Während in den zehn Jahren, die die Sowjetunion in Afghanistan kämpfte, an die 15 000 Russen gestorben seien, gingen Schätzungen für den Krieg in der Ukraine nach einem Jahr von dem Sechsfachen aus. Und da aufseiten der Ukraine mit ähnlichen Zahlen zu rechnen sei, müsse unbedingt ein Ende des Krieges herbeigeführt werden. Zumal ein Putsch gegen Putin wohl ebenso ausgeschlossen sei wie eine Kapitulation, bleibe nur noch die Möglichkeit eines Waffenstillstandes. Deshalb appelliert Wötzel dafür, an den gescheiterten Friedensverhandlungen in Istanbul anzusetzen, um Menschenleben auf beiden Seiten zu retten. Dem stehe indes die Propaganda beider Länder entgegen: Russland fasse seinen »Angriffskrieg« als »heilige Mission« auf, um eine angebliche Entnazifizierung zu garantieren, viele Ukrainer betrachteten die Russen wiederum als »Tiere«, die um jeden Preis besiegt werden müssten.

Weiterhin sieht Uwe Wötzel einen »gefährlichen Trend hin zur nuklearen Abschreckung«, darüber hinaus aber auch ein Zusammenschweißen der westlichen Staaten und eine gewachsene Bedeutung der NATO als Verteidigungsbündnis. Aufgabe der Gewerkschaften sei es, sich aktiv für Frieden einzusetzen. In diesem Zusammenhang bedauert der Referent, dass das Kriegsrecht Arbeitsrechte aushebele. Auf dieser Grundlage seien unter anderem in der Ukraine eine 60-Stunden-Woche und schwere körperliche Arbeit für Frauen rechtens.

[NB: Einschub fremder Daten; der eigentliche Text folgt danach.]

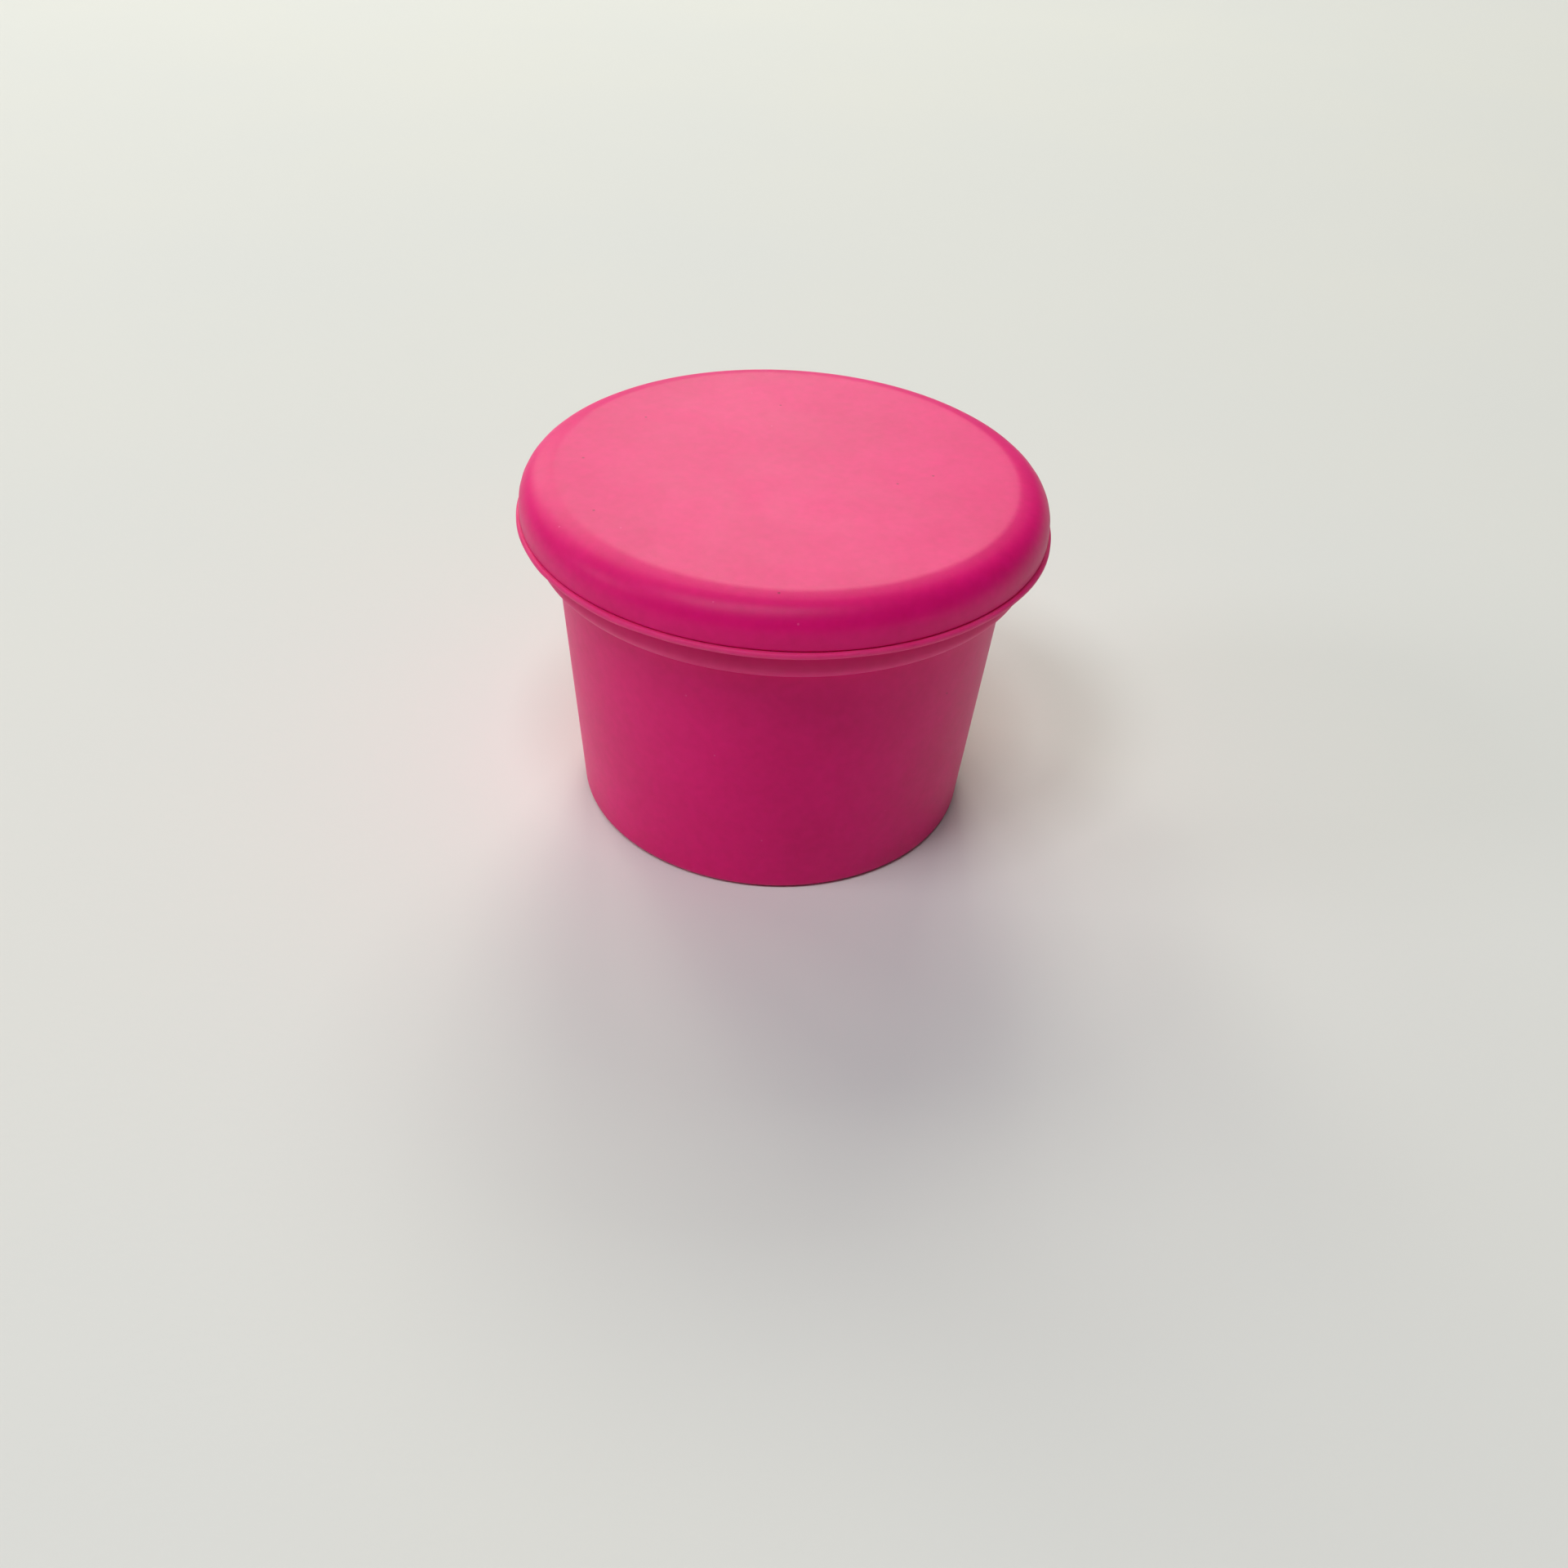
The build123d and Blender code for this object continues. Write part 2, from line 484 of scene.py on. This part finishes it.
SILICONE_DEEP = (0.750, 0.001, 0.162, 1.0)
SILICONE_PALE = (0.860, 0.003, 0.199, 1.0)
# painted highlight: the pale colour painted on the lit edges of lip and collar
SILICONE_PAINTED_HIGHLIGHT = (0.900, 0.120, 0.300, 1.0)
# painted shade: the dark colour painted in the corner under the lip
SILICONE_PAINTED_SHADE = (0.380, 0.001, 0.070, 1.0)
DUST_DARK = (0.440, 0.001, 0.080, 1.0)
LINT_PALE = (0.850, 0.060, 0.260, 1.0)

SILICONE_ROUGHNESS = (0.415, 0.445)
SILICONE_IOR = 1.31
SILICONE_GLOW = 0.25  # how much of the colour comes from under the surface
GLOW_RADII = (1.0, 0.25, 0.4)  # mm that red, green and blue light travels in it
MOTTLE_RANGE = (0.2, 0.8)
BLOTCH_AMOUNT = 0.15
PAINTED_HIGHLIGHT_ROUGHNESS = 0.2  # added where the painted highlight is full
PAINTED_HIGHLIGHT_PATCHY = 0.6  # the painted highlight's amount where it is thinnest
OUTSIDE_RADII = (18.2, 18.8)  # mm, between the inside of the mouth and the collar

LIP_PAINTED_HIGHLIGHT = (  # height in mm, and how much painted highlight pales the outside's edges there
    (RIM_TOP_Z - 3.3, 0.0),
    (RIM_TOP_Z - 2.9, 0.45),
    (RIM_TOP_Z - 2.1, 0.25),
    (RIM_TOP_Z - 1.5, 0.0),
    (RIM_TOP_Z - 0.6, 0.0),
    (RIM_TOP_Z - 0.4, 0.55),
    (RIM_TOP_Z - 0.1, 0.35),
)
LIP_PAINTED_SHADE = (  # height in mm, and how dark the painted shade makes the corner under the lip there
    (RIM_TOP_Z - 2.6, 0.0),
    (RIM_TOP_Z - 1.6, 0.18),
    (RIM_TOP_Z - 0.55, 0.22),
    (RIM_TOP_Z - 0.45, 0.0),
)


def add_lip_painted_light(tree, place, colour, seed):
    """Paints highlight on the edges of lip and collar, and paints shade in the corner between. Gives the
    colour and the painted highlight's amount.
    """
    outside = add_range(tree, add_radius(tree, place), *OUTSIDE_RADII, 0.0, 1.0)
    split = tree.nodes.new("ShaderNodeSeparateXYZ")
    tree.links.new(place, split.inputs["Vector"])

    # painted highlight on the lit edges of lip and collar, made patchy by a noise
    cloud = add_noise(tree, place, per_mm=0.5, detail=3.0, seed=seed)
    painted_highlight = add_math(tree, "MULTIPLY", add_profile(tree, split.outputs["Z"], LIP_PAINTED_HIGHLIGHT), outside)
    painted_highlight = add_math(tree, "MULTIPLY", painted_highlight, add_noise_range(tree, cloud, PAINTED_HIGHLIGHT_PATCHY, 1.0))
    colour = add_mix(tree, painted_highlight, colour, SILICONE_PAINTED_HIGHLIGHT)

    # painted shade in the corner under the lip
    painted_shade = add_math(tree, "MULTIPLY", add_profile(tree, split.outputs["Z"], LIP_PAINTED_SHADE), outside)
    return add_mix(tree, painted_shade, colour, SILICONE_PAINTED_SHADE), painted_highlight


def silicone(name, seed, has_lip):
    """Matte moulded silicone: mottled pink, a fine blasted grain and a little dust."""
    material, tree, shader, place = new_material(name)

    mottle = add_noise(tree, place, per_mm=0.16, detail=4.0, seed=seed)
    blotch = add_noise(tree, place, per_mm=1.4, detail=3.0, seed=seed + 6.0)
    mottle = add_math(tree, "ADD", mottle, add_noise_range(tree, blotch, -BLOTCH_AMOUNT, BLOTCH_AMOUNT))
    colour = add_mix(tree, add_range(tree, mottle, *MOTTLE_RANGE, 0.0, 1.0), SILICONE_DEEP, SILICONE_PALE)

    haze = add_noise(tree, place, per_mm=0.35, detail=5.0, seed=seed + 2.0)
    roughness = add_noise_range(tree, haze, *SILICONE_ROUGHNESS)
    # on the cup: painted highlight on the lip's and collar's edges, and painted shade under the lip
    if has_lip:
        colour, painted_highlight = add_lip_painted_light(tree, place, colour, seed + 1.0)
        roughness = add_math(tree, "ADD", roughness, add_math(tree, "MULTIPLY", painted_highlight, PAINTED_HIGHLIGHT_ROUGHNESS))
    tree.links.new(roughness, shader.inputs["Roughness"])

    dark_specks = add_specks(tree, place, per_mm=0.3, radius=0.12, seed=seed)
    pale_specks = add_specks(tree, place, per_mm=0.3, radius=0.10, seed=seed + 5.0)
    colour = add_mix(tree, dark_specks, colour, DUST_DARK)
    colour = add_mix(tree, pale_specks, colour, LINT_PALE)
    tree.links.new(colour, shader.inputs["Base Color"])

    softness = add_noise(tree, place, per_mm=0.22, detail=2.0, seed=seed + 3.0)
    grain = add_noise(tree, place, per_mm=9.0, detail=2.0, seed=seed + 4.0)
    normal = add_bump(tree, softness, depth=0.005)
    normal = add_bump(tree, grain, depth=0.006, normal=normal)
    tree.links.new(normal, shader.inputs["Normal"])

    shader.inputs["IOR"].default_value = SILICONE_IOR
    shader.inputs["Subsurface Weight"].default_value = SILICONE_GLOW
    shader.inputs["Subsurface Radius"].default_value = GLOW_RADII
    shader.inputs["Subsurface Scale"].default_value = MM
    return material


BACKGROUND_COLOUR = (0.72, 0.725, 0.69, 1.0)
FADE_START, FADE_END = 300, 620  # mm from the dish, where the paper turns into the background
PAPER_COOL = (0.732, 0.737, 0.725, 1.0)
PAPER_WARM = (0.745, 0.745, 0.722, 1.0)
PAPER_ROUGHNESS = (0.85, 0.95)
PAPER_GLOSS = 0.2


def paper(name):
    """Plain white paper: soft mottling and a faint tooth. Far from the dish it fades into the background."""
    material, tree, shader, place = new_material(name)
    mottle = add_noise(tree, place, per_mm=0.02, detail=3.0)
    colour = add_mix(tree, add_noise_range(tree, mottle, 0.0, 1.0), PAPER_COOL, PAPER_WARM)
    tree.links.new(colour, shader.inputs["Base Color"])
    tooth = add_noise(tree, place, per_mm=1.5, detail=3.0)
    tree.links.new(add_noise_range(tree, tooth, *PAPER_ROUGHNESS), shader.inputs["Roughness"])
    tree.links.new(add_bump(tree, tooth, depth=0.01), shader.inputs["Normal"])
    shader.inputs["Specular IOR Level"].default_value = PAPER_GLOSS

    far = tree.nodes.new("ShaderNodeEmission")
    far.inputs["Color"].default_value = BACKGROUND_COLOUR
    fade = tree.nodes.new("ShaderNodeMixShader")
    distance = add_radius(tree, place)
    tree.links.new(add_range(tree, distance, FADE_START, FADE_END, 0.0, 1.0), fade.inputs["Fac"])
    tree.links.new(shader.outputs["BSDF"], fade.inputs[1])
    tree.links.new(far.outputs["Emission"], fade.inputs[2])
    tree.links.new(fade.outputs["Shader"], tree.nodes["Material Output"].inputs["Surface"])
    return material


# ---- camera, floor and light --------------------------------------------------------------------------

FLOOR_HALF = 4.0  # m, from the dish to the floor's edges


def add_camera():
    """The camera at the viewing angle, with a phone's wide lens."""
    data = bpy.data.cameras.new("camera")
    data.lens = CAMERA_LENS
    data.sensor_width = CAMERA_SENSOR
    data.clip_start = CAMERA_NEAREST
    camera = bpy.data.objects.new("camera", data)
    bpy.context.scene.collection.objects.link(camera)
    turn = Matrix.Rotation(CAMERA_YAW, 4, "Z")
    tilt = Matrix.Rotation(math.pi / 2 - CAMERA_PITCH, 4, "X")
    roll = Matrix.Rotation(CAMERA_ROLL, 4, "Z")
    camera.matrix_world = Matrix.Translation(CAMERA_PLACE) @ turn @ tilt @ roll
    bpy.context.scene.camera = camera


def add_floor():
    """A wide plain floor at the height that the cup stands on."""
    half = FLOOR_HALF
    mesh = bpy.data.meshes.new("floor")
    corners = [(-half, -half, 0), (half, -half, 0), (half, half, 0), (-half, half, 0)]
    mesh.from_pydata(corners, [], [(0, 1, 2, 3)])
    mesh.materials.append(paper("white_paper"))
    floor = bpy.data.objects.new("floor", mesh)
    bpy.context.scene.collection.objects.link(floor)
    floor.location.z = cad_low.z


PANEL_DISTANCE = 1.4  # m
PANEL_SIDE = 0.35  # m
WINDOW_COLOUR = (1.0, 1.01, 0.87)  # a little warm
CEILING_COLOUR = (0.99, 0.985, 1.03)  # a little cool
PANELS = (  # name, azimuth from +X, elevation, brightness given to a white floor, colour
    ("panel_back_right", 80, 38, 0.088, WINDOW_COLOUR),
    ("panel_back", 94, 38, 0.088, WINDOW_COLOUR),
    ("panel_back_high", 94, 52, 0.074, WINDOW_COLOUR),
    ("panel_back_low", 95, 26, 0.027, WINDOW_COLOUR),
    ("panel_left_back", 129, 47, 0.066, WINDOW_COLOUR),
    ("panel_left_back_low", 115, 29, 0.052, WINDOW_COLOUR),
    ("panel_left_back_lower", 122, 18, 0.020, WINDOW_COLOUR),
    ("panel_left", 145, 28, 0.028, WINDOW_COLOUR),
    ("panel_left_low", 190, 25, 0.060, CEILING_COLOUR),
    ("panel_front_left", 225, 60, 0.216, CEILING_COLOUR),
    ("panel_overhead", 270, 72, 0.190, CEILING_COLOUR),
)
ROOM_BRIGHTNESS = 0.086
ROOM_COLOUR = (0.95, 0.97, 1.0, 1.0)


def add_panel(name, azimuth, elevation, brightness, colour):
    """A square light, far enough away to light the dish evenly."""
    turn = Matrix.Rotation(math.radians(azimuth), 3, "Z")
    rise = Matrix.Rotation(math.radians(-elevation), 3, "Y")
    toward = turn @ rise @ Vector((1, 0, 0))
    data = bpy.data.lights.new(name, "AREA")
    data.shape = "SQUARE"
    data.size = PANEL_SIDE
    data.color = colour
    floor_irradiance = brightness * math.pi
    data.energy = floor_irradiance * math.pi * PANEL_DISTANCE**2 / toward.z
    panel = bpy.data.objects.new(name, data)
    bpy.context.scene.collection.objects.link(panel)
    panel.location = toward * PANEL_DISTANCE
    panel.rotation_euler = toward.to_track_quat("Z", "Y").to_euler()
    panel.visible_camera = False


def add_world():
    """Even light from all round, and a pale background where the camera sees past the floor."""
    world = bpy.data.worlds.new("studio")
    bpy.context.scene.world = world
    world.use_nodes = True
    tree = world.node_tree
    light = tree.nodes["Background"]
    light.inputs["Color"].default_value = ROOM_COLOUR
    light.inputs["Strength"].default_value = ROOM_BRIGHTNESS
    seen = tree.nodes.new("ShaderNodeBackground")
    seen.inputs["Color"].default_value = BACKGROUND_COLOUR
    path = tree.nodes.new("ShaderNodeLightPath")
    mix = tree.nodes.new("ShaderNodeMixShader")
    tree.links.new(path.outputs["Is Camera Ray"], mix.inputs["Fac"])
    tree.links.new(light.outputs["Background"], mix.inputs[1])
    tree.links.new(seen.outputs["Background"], mix.inputs[2])
    tree.links.new(mix.outputs["Shader"], tree.nodes["World Output"].inputs["Surface"])


def add_light():
    """Soft panels, most of them behind and to the left, in an evenly lit room."""
    add_world()
    for panel in PANELS:
        add_panel(*panel)
    bpy.context.scene.view_settings.view_transform = "Standard"


# ---- the scene ------------------------------------------------------------------------------------------

add_camera()
add_floor()
add_light()

cup = turned_piece("cup_moulding", cup_section(), cup_point)
cup.data.materials.append(silicone("pink_silicone_cup", 1.0, has_lip=True))
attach(cup, "cup")
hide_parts("cup")

lid = turned_piece("lid_moulding", lid_section(), round_point)
lid.data.materials.append(silicone("pink_silicone_lid", 11.0, has_lip=False))
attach(lid, "lid")
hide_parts("lid")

In der anschließenden Diskussion kritisierten die Zuhörer eine ihrer Meinung nach zu einseitige Berichterstattung in den deutschen Medien. Mögliche Fehler des Westens fänden demnach nur selten Beachtung. Einig waren sie sich zudem darin, dass der Wahnsinn zwar in Moskau sitze, sich gegen Friedensverhandlungen auszusprechen, jedoch ebenso Wahnsinn sei.